Because running a bot on AWS costs almost nothing extra — scrapers, vulnerability scanners, and abusers all live there. Anti-bots see steady bot traffic from AWS ranges and assume any new request from that range belongs to the same crowd. AWS WAF's own HostingProviderIPList includes all known hosting-provider ASNs on exactly this basis.

Can I get unflagged datacenter IPs?

Some providers sell "premium" or "private" datacenter IPs that sit outside the well-known ASN ranges. They work for a while, but eventually the range gets identified and added to blocklists. By then the cost-per-success ends up similar to residential, so the value is weak.

What about ISP proxies — aren't those datacenter too?

Physically, yes — the same server hardware. The difference is how the IP is announced to the internet. ISP proxies are announced under consumer ISP ASNs (Comcast, BT, Deutsche Telekom) via BGP, the routing system that tells the world who owns which IPs. So anti-bots see "Comcast residential" instead of "AWS datacenter". Same hardware, different network announcement — and that is the whole point of the ISP proxy product.

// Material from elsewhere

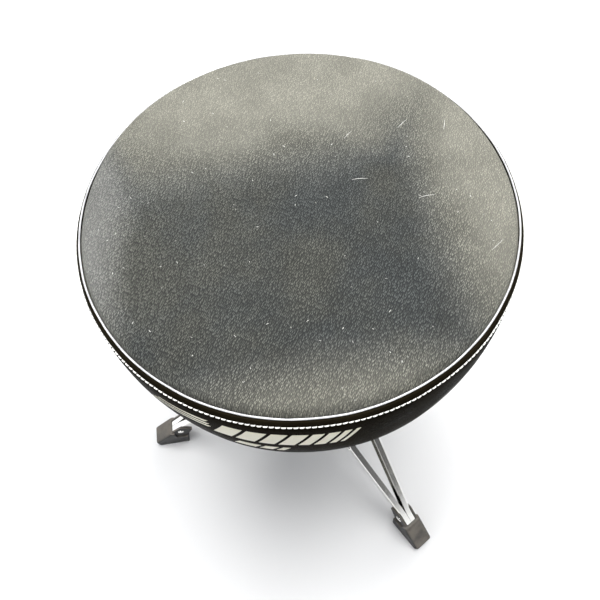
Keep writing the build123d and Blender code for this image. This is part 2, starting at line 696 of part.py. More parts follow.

When does a datacenter IP get noticed even on an unprotected site?

At very high volume. A single IP firing 500+ requests per minute is trivially caught by any rate-limit logic, no matter how trusted it otherwise is. The advantage of higher-tier proxies is not just trust but the larger pool of IPs, which lets you spread requests out and stay under any single IP's rate limit naturally.